En ce qui concerne la mise en œuvre de l'article 17 du règlement du 26 juin 2013 :
8. Aux termes de l'article 3 du règlement (UE) n° 604/2013 du 26 juin 2013 : " 2. (...) Lorsqu'il est impossible de transférer un demandeur vers l'Etat membre initialement désigné comme responsable parce qu'il y a de sérieuses raisons de croire qu'il existe dans cet Etat membre des défaillances systémiques dans la procédure d'asile et les conditions d'accueil des demandeurs, qui entraînent un risque de traitement inhumain ou dégradant au sens de l'article 4 de la charte des droits fondamentaux de l'Union européenne, l'Etat membre procédant à la détermination de l'Etat membre responsable poursuit l'examen des critères énoncés au chapitre III afin d'établir si un autre Etat membre peut être désigné comme responsable. / Lorsqu'il est impossible de transférer le demandeur en vertu du présent paragraphe vers un Etat membre désigné sur la base des critères énoncés au chapitre III ou vers le premier Etat membre auprès duquel la demande a été introduite, l'Etat membre procédant à la détermination de l'Etat membre responsable devient l'Etat membre responsable ". L'article 17 du même règlement dispose que : " 1. Par dérogation à l'article 3, paragraphe 1, chaque État membre peut décider d'examiner une demande de protection internationale qui lui est présentée par un ressortissant de pays tiers ou un apatride, même si cet examen ne lui incombe pas en vertu des critères fixés dans le présent règlement ". Enfin, aux termes de l'article L. 742-1 du code de l'entrée et du séjour des étrangers et du droit d'asile, alors en vigueur : " Lorsque l'autorité administrative estime que l'examen d'une demande d'asile relève de la compétence d'un autre Etat qu'elle entend requérir, l'étranger bénéficie du droit de se maintenir sur le territoire français jusqu'à la fin de la procédure de détermination de l'Etat responsable de l'examen de sa demande et, le cas échéant, jusqu'à son transfert effectif à destination de cet Etat. (...) Le présent article ne fait pas obstacle au droit souverain de l'Etat d'accorder l'asile à toute personne dont l'examen de la demande relève de la compétence d'un autre Etat ".

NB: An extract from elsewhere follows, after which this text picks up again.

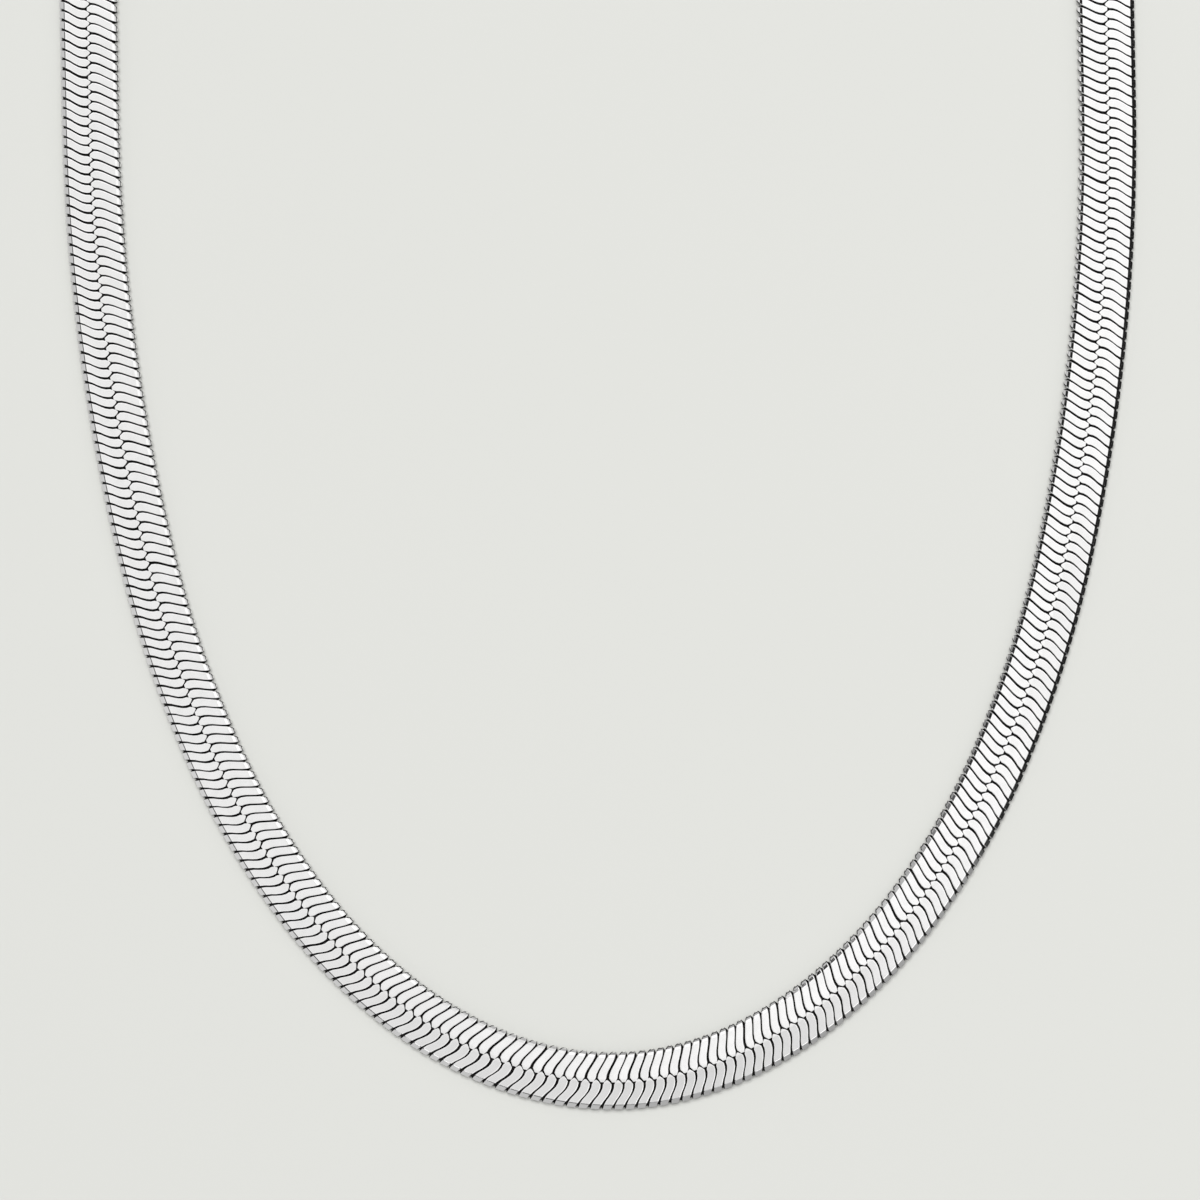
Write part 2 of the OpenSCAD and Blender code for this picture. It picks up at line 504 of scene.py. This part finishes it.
# a near-black core, painted shade that shows in the gaps between the links, in mm
heart = {
    "outer": 2.82,
    "inner": 2.32,
    "low": 0.42,
    "high": 0.74,
    "tongue": 3.0,
    "tongueWidth": 2.45,
    "steps": 420,
    "sharp": 30,
}


def putInOrder(parts, place):
    for index, part in enumerate(sorted(parts, key=place)):
        part.index = index
    parts.sort()


def makeHeart(h):
    bm = bmesh.new()
    bmesh.ops.create_grid(bm, x_segments=h["steps"], y_segments=1, size=0.5)
    length = route["half"] + h["tongue"]
    bmesh.ops.scale(bm, vec=(2 * length, h["inner"] + h["outer"], 1), verts=bm.verts[:])
    bmesh.ops.translate(bm, vec=(0, (h["inner"] - h["outer"]) / 2, h["low"]), verts=bm.verts[:])
    raised = bmesh.ops.extrude_face_region(bm, geom=bm.faces[:])
    top = [v for v in raised["geom"] if isinstance(v, bmesh.types.BMVert)]
    bmesh.ops.translate(bm, vec=(0, 0, h["high"] - h["low"]), verts=top)
    for vert in bm.verts:
        extra = abs(vert.co.x) - route["half"]
        if extra > 0:
            # the end that goes into the cap
            across = max(vert.co.y, -h["tongueWidth"])
            base = onLoop(math.copysign(route["half"], vert.co.x), across, vert.co.z)
            base.x -= math.copysign(extra, vert.co.x)
            vert.co = base
        else:
            vert.co = onLoop(*vert.co)
    turnOutward(bm)
    # extruding gives its parts in an order that changes from run to run
    putInOrder(bm.verts, lambda v: tuple(v.co))
    putInOrder(bm.edges, lambda e: tuple(e.verts[0].co + e.verts[1].co))
    putInOrder(bm.faces, lambda f: tuple(f.calc_center_median()))
    return finishPiece(bm, "herringbone_shade_core", (crevice,), h["sharp"])


heartPiece = makeHeart(heart)
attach(heartPiece, "root")
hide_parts("herringbone_band")
print("heart made")

fastening = {
    "satin": ("end_cap_left", "end_cap_right", "clasp"),
    "polished": ("jump_ring_left", "jump_ring_right"),
    "light": (0.80, 0.795, 0.785),
    "dark": (0.64, 0.635, 0.625),
    "roughness": (0.13, 0.30),
    "brushed": 0.000002,
    "roundEdge": 0.00013,
}


def makeSatin(name, m):
    # fine brushed lines across the chain, with softly worn edges
    mat, tree, shader = newMaterial(name)
    place = addNode(tree, "ShaderNodeTexCoord").outputs["Object"]
    clouds = noise(tree, place, 420, 3)
    brushed = noise(tree, stretch(tree, place, (12, 0.5, 6)), 1100, 3, 0.65)
    streaks = math2(tree, "MULTIPLY_ADD", brushed, 0.7, math2(tree, "MULTIPLY", clouds, 0.3))
    tone = colorBetween(tree, ramp(tree, streaks, 0.36, 0.62), m["dark"], m["light"])
    tree.links.new(tone, shader.inputs["Base Color"])
    shader.inputs["Metallic"].default_value = 1
    tree.links.new(ramp(tree, streaks, 0.35, 0.65, *m["roughness"]), shader.inputs["Roughness"])
    bump = addBump(tree, shader, brushed, m["brushed"])
    edge = addNode(tree, "ShaderNodeBevel", samples=6)
    edge.inputs["Radius"].default_value = m["roundEdge"]
    tree.links.new(edge.outputs["Normal"], bump.inputs["Normal"])
    return mat


def coatNodes(names, mat):
    for name in names:
        if not nodes[name].material_slots:
            nodes[name].data.materials.append(None)
        for materialSlot in nodes[name].material_slots:
            materialSlot.material = mat


coatNodes(fastening["satin"], makeSatin("satin_fastening", fastening))
coatNodes(fastening["polished"], makeSilver("polished_wire", dict(polishedSilver, roughness=(0.08, 0.15))))
print("fastening finished")

floorSettings = {
    "size": 6.0,
    "tone": (0.384, 0.3863, 0.3694),
    "fleck": 0.995,  # how much darker the flecks are
    "fleckScale": 60,
}


def makeFloor(f):
    bm = bmesh.new()
    bmesh.ops.create_grid(bm, x_segments=1, y_segments=1, size=f["size"] / 2)
    mesh = bpy.data.meshes.new("floor")
    bm.to_mesh(mesh)
    bm.free()
    obj = bpy.data.objects.new("floor", mesh)
    bpy.context.scene.collection.objects.link(obj)
    mat, tree, shader = newMaterial("pale_floor")
    place = addNode(tree, "ShaderNodeTexCoord").outputs["Object"]
    fleck = noise(tree, place, f["fleckScale"], 3)
    dark = tuple(c * f["fleck"] for c in f["tone"])
    tone = colorBetween(tree, fleck, f["tone"], dark)
    tree.links.new(tone, shader.inputs["Base Color"])
    shader.inputs["Roughness"].default_value = 0.9
    shader.inputs["Specular IOR Level"].default_value = 0.1
    mesh.materials.append(mat)
    return obj


floor = makeFloor(floorSettings)
print("floor made")

studio = {
    # how bright the surroundings look by compass direction, in degrees from the right of the picture,
    # in three belts above the horizon
    "belts": (
        (
            (0, 0.015), (38, 0.02), (60, 0.4), (90, 0.52), (130, 0.62), (180, 0.57), (200, 0.68),
            (225, 0.62), (262, 0.54), (286, 0.38), (319, 0.36), (326.5, 0.33), (329, 0.02), (360, 0.015),
        ),
        (
            (0, 0.74), (25, 0.76), (40, 1.0), (52, 0.8), (64, 0.5), (80, 0.48), (106, 0.36), (122, 0.5),
            (139, 0.55), (155, 0.22), (162, 0.22), (174, 0.85), (190, 0.85), (220, 0.6), (300, 0.55),
            (330, 0.7), (360, 0.74),
        ),
        (
            (0, 0.72), (40, 0.86), (75, 0.66), (115, 0.8), (150, 0.6), (190, 0.5), (225, 0.72),
            (255, 0.6), (290, 0.8), (330, 0.6), (360, 0.72),
        ),
    ),
    # the same close to the horizon
    "rim": (
        (0, 0.14), (21, 0.12), (36, 0.02), (55, 0.02), (66, 0.5), (80, 0.5), (95, 0.04), (150, 0.04),
        (163, 0.5), (230, 0.5), (245, 0.3), (290, 0.3), (324, 0.28), (332, 0.05), (360, 0.14),
    ),
    "steps": ((0.31, 0.34), (0.50, 0.58)),  # sine of the height where one belt gives way to the next
    # a dark gap between the light overhead and the belts: where it starts, is full, fades and ends, in
    # degrees round the room and as the sine of the height
    "gapTurn": (139.8, 154.2, 251.2, 308.8),
    "gapRise": (0.65, 0.69, 0.98, 0.985),
    "gapTone": 0.02,
    "rimTop": (0.10, 0.16),  # sine of the height where the rim gives way to the belts
    "seen": (0.79, 0.80, 0.76, 1),  # what the camera sees past the floor
}


def mixLight(tree, factor, first, second):
    node = addNode(tree, "ShaderNodeMix", data_type="RGBA")
    tree.links.new(factor, node.inputs["Factor"])
    for value, socket in ((first, node.inputs["A"]), (second, node.inputs["B"])):
        if isinstance(value, bpy.types.NodeSocket):
            tree.links.new(value, socket)
        else:
            socket.default_value = value
    return node.outputs["Result"]


def beltColors(tree, turn, belt):
    node = addNode(tree, "ShaderNodeValToRGB")
    stops = node.color_ramp.elements
    while len(stops) < len(belt):
        stops.new(0.5)
    for stop, (angle, value) in zip(stops, belt):
        stop.position = angle / 360
        stop.color = (value, value, value, 1)
    tree.links.new(turn, node.inputs["Fac"])
    return node.outputs["Color"]


def makeWorld(s):
    world = bpy.data.worlds.new("studio")
    world.use_nodes = True
    tree = world.node_tree
    background = next(n for n in tree.nodes if n.type == "BACKGROUND")
    place = addNode(tree, "ShaderNodeTexCoord").outputs["Generated"]
    split = addNode(tree, "ShaderNodeSeparateXYZ")
    tree.links.new(place, split.inputs[0])
    x, y, z = split.outputs
    turn = math2(tree, "DIVIDE", math2(tree, "ARCTAN2", y, x), 2 * math.pi)
    turn = math2(tree, "FRACT", math2(tree, "ADD", turn, 1.0))
    low, middle, high = (beltColors(tree, turn, belt) for belt in s["belts"])
    tone = mixLight(tree, ramp(tree, z, *s["steps"][0]), low, middle)
    tone = mixLight(tree, ramp(tree, z, *s["steps"][1]), tone, high)
    dark = (s["gapTone"],) * 3 + (1,)
    inTurn = patch(tree, turn, *(angle / 360 for angle in s["gapTurn"]))
    inRise = patch(tree, z, *s["gapRise"])
    tone = mixLight(tree, math2(tree, "MULTIPLY", inTurn, inRise), tone, dark)
    tone = mixLight(tree, ramp(tree, z, *s["rimTop"]), beltColors(tree, turn, s["rim"]), tone)
    tone = mixLight(tree, addNode(tree, "ShaderNodeLightPath").outputs["Is Camera Ray"], tone, s["seen"])
    tree.links.new(tone, background.inputs["Color"])
    background.inputs["Strength"].default_value = 1
    bpy.context.scene.world = world


makeWorld(studio)

softbox = {
    "height": 0.5,
    "x": (-0.245, 0.38),
    "y": (-0.32, 0.38),
    "middle": (-0.006, 0.006),  # x where its left half gives way to its right half
    "glow": (0.885, 1.03),  # of the two halves
    # three brighter sides: from where to where the light changes, and how strong it is before and after
    "back": (0.07, 0.12, 0, 0.2),
    "front": (-0.215, -0.185, 0.25, 0),
    "left": (-0.185, -0.155, 0.2, 0),
    # a soft shade towards the front, weaker away from the middle
    "shadeY": (-0.165, -0.075, 1, 0),
    "shadeX": (0.03, 0.14, 1, 0.35),
    "shadeDepth": (0.13, 0.31),  # in the two halves
    # two shaded patches: where each starts, is full, fades and ends
    "card": {"x": (0.05, 0.09, 0.2, 0.24), "y": (0.19, 0.23, 0.33, 0.36), "depth": 0.42},
    "corner": {"x": (0.118, 0.128, 0.145, 0.152), "y": (-0.09, -0.07, -0.035, -0.02), "depth": 0.1},
    # dark at its front left corner, and on its left side towards the back
    "darkCorner": {"x": (-0.18, -0.16, 1, 0), "y": (-0.185, -0.165, 1, 0)},
    "darkSide": {"x": (-0.205, -0.19, 1, 0), "y": (0.15, 0.18, 0.27, 0.3)},
}


def softboxStrength(tree, x, y, b):
    base = ramp(tree, x, *b["middle"], *b["glow"])
    sides = math2(tree, "ADD", ramp(tree, y, *b["back"]), ramp(tree, y, *b["front"]))
    sides = math2(tree, "ADD", sides, ramp(tree, x, *b["left"]))
    fromMiddle = math2(tree, "ABSOLUTE", x)
    shade = math2(tree, "MULTIPLY", ramp(tree, y, *b["shadeY"]), ramp(tree, fromMiddle, *b["shadeX"]))
    shade = math2(tree, "MULTIPLY", shade, ramp(tree, x, *b["middle"], *b["shadeDepth"]))
    for area in (b["card"], b["corner"]):
        inside = math2(tree, "MULTIPLY", patch(tree, x, *area["x"]), patch(tree, y, *area["y"]))
        shade = math2(tree, "MULTIPLY_ADD", inside, area["depth"], shade)
    strength = math2(tree, "SUBTRACT", math2(tree, "ADD", base, sides), shade)
    corner, side = b["darkCorner"], b["darkSide"]
    dark = math2(tree, "MULTIPLY", ramp(tree, x, *corner["x"]), ramp(tree, y, *corner["y"]))
    darkSide = math2(tree, "MULTIPLY", ramp(tree, x, *side["x"]), patch(tree, y, *side["y"]))
    lit = math2(tree, "SUBTRACT", 1.0, math2(tree, "MAXIMUM", dark, darkSide))
    return math2(tree, "MULTIPLY", strength, lit)


def makeSoftbox(b):
    bm = bmesh.new()
    bmesh.ops.create_grid(bm, x_segments=1, y_segments=1, size=0.5)
    bmesh.ops.scale(bm, vec=(b["x"][1] - b["x"][0], b["y"][1] - b["y"][0], 1), verts=bm.verts[:])
    bmesh.ops.translate(bm, vec=(sum(b["x"]) / 2, sum(b["y"]) / 2, b["height"]), verts=bm.verts[:])
    bmesh.ops.reverse_faces(bm, faces=bm.faces[:])
    mesh = bpy.data.meshes.new("softbox")
    bm.to_mesh(mesh)
    bm.free()
    obj = bpy.data.objects.new("softbox", mesh)
    bpy.context.scene.collection.objects.link(obj)
    mat = bpy.data.materials.new("softbox_glow")
    mat.use_nodes = True
    tree = mat.node_tree
    tree.nodes.clear()
    out = addNode(tree, "ShaderNodeOutputMaterial")
    glow = addNode(tree, "ShaderNodeEmission")
    tree.links.new(glow.outputs[0], out.inputs["Surface"])
    place = addNode(tree, "ShaderNodeTexCoord").outputs["Object"]
    split = addNode(tree, "ShaderNodeSeparateXYZ")
    tree.links.new(place, split.inputs[0])
    strength = softboxStrength(tree, split.outputs["X"], split.outputs["Y"], b)
    tree.links.new(strength, glow.inputs["Strength"])
    mesh.materials.append(mat)
    obj.visible_camera = False
    obj.visible_shadow = False
    return obj


topLight = {"strength": 4.6, "angle": 40, "from": (-0.08, 0.3, 1.0)}


def makeTopLight(t):
    lamp = bpy.data.lights.new("top_light", "SUN")
    lamp.energy = t["strength"]
    lamp.angle = math.radians(t["angle"])
    obj = bpy.data.objects.new("top_light", lamp)
    obj.rotation_euler = Vector(t["from"]).to_track_quat("Z", "Y").to_euler()
    obj.visible_glossy = False
    bpy.context.scene.collection.objects.link(obj)


makeTopLight(topLight)
box = makeSoftbox(softbox)
bpy.context.scene.view_settings.view_transform = "Standard"
print("light set")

9. Les requérants reprennent en appel sans précision nouvelle le moyen tiré de la violation de ces dispositions. Il y a lieu d'écarter le moyen par les mêmes motifs que ceux retenus à juste titre par le premier juge.
10. Il résulte de tout ce qui précède que les époux C... ne sont pas fondés à soutenir que c'est à tort que, par le jugement attaqué, le magistrat désigné par le président du tribunal administratif de Strasbourg a rejeté leurs demandes. Par suite, leur requête aux fins d'annulation et d'injonction ci-dessus visée doit être rejetée en toutes ses conclusions y compris celles tendant à l'application de l'article 37 de la loi du 10 juillet 1991.
D E C I D E :
Article 1er : M. et Mme C... sont admis au bénéfice de l'aide juridictionnelle provisoire.

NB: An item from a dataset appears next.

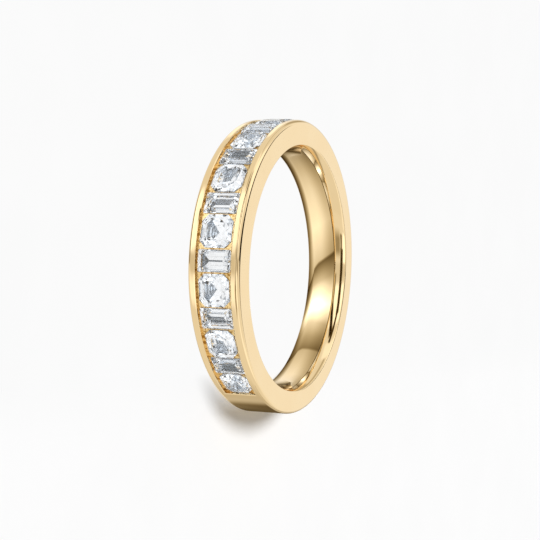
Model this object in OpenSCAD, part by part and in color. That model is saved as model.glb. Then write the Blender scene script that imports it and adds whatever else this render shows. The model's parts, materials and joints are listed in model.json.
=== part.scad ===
// Channel-set half band ring, stones alternating baguette and asscher.
// It lies on its side: the finger axis is nearly upright, the stones face -Y, the origin is the middle of the bore.

/* [Finger hole] */
// Inside diameter of the ring, at the middle of its width
finger_d = 17.3; // [15.7:0.1:19.8]
// How much wider the bore is at each side face than in the middle, on the radius
comfort_rise = 0.4; // [0.2:0.05:0.5]
// How far in from each side face the bore starts to open
comfort_run = 1.0; // [0.8:0.05:1.1]

/* [Band] */
// Mean thickness of the band, from the bore to the outside
band_t = 2.1; // [1.9:0.05:2.5]
// How far the outside circle is set towards the stones
head_shift = 0.2; // [0:0.05:0.3]
// Width of the band at the middle of the stones
head_w = 3.95; // [3.7:0.05:4.4]
// Width of the band opposite the stones
base_w = 3.05; // [2.8:0.05:3.6]
// Rounding of the two outside edges
edge_r = 0.32; // [0.2:0.02:0.4]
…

Article 2 : Il n'y a pas lieu de statuer sur la requête à fin de sursis à exécution ci-dessus visés sous le numéro 21NC01795.
Article 3 : La requête aux fins d'annulation et d'injonction ci-dessus visée sous le numéro 21NC01791 est rejetée.
Article 4 : Le présent arrêt sera notifié à Mme B... C..., M. A... C... et au ministre de l'intérieur.
Copie du présent arrêt sera adressée à la préfète du Bas-Rhin et au bureau d'aide juridictionnelle.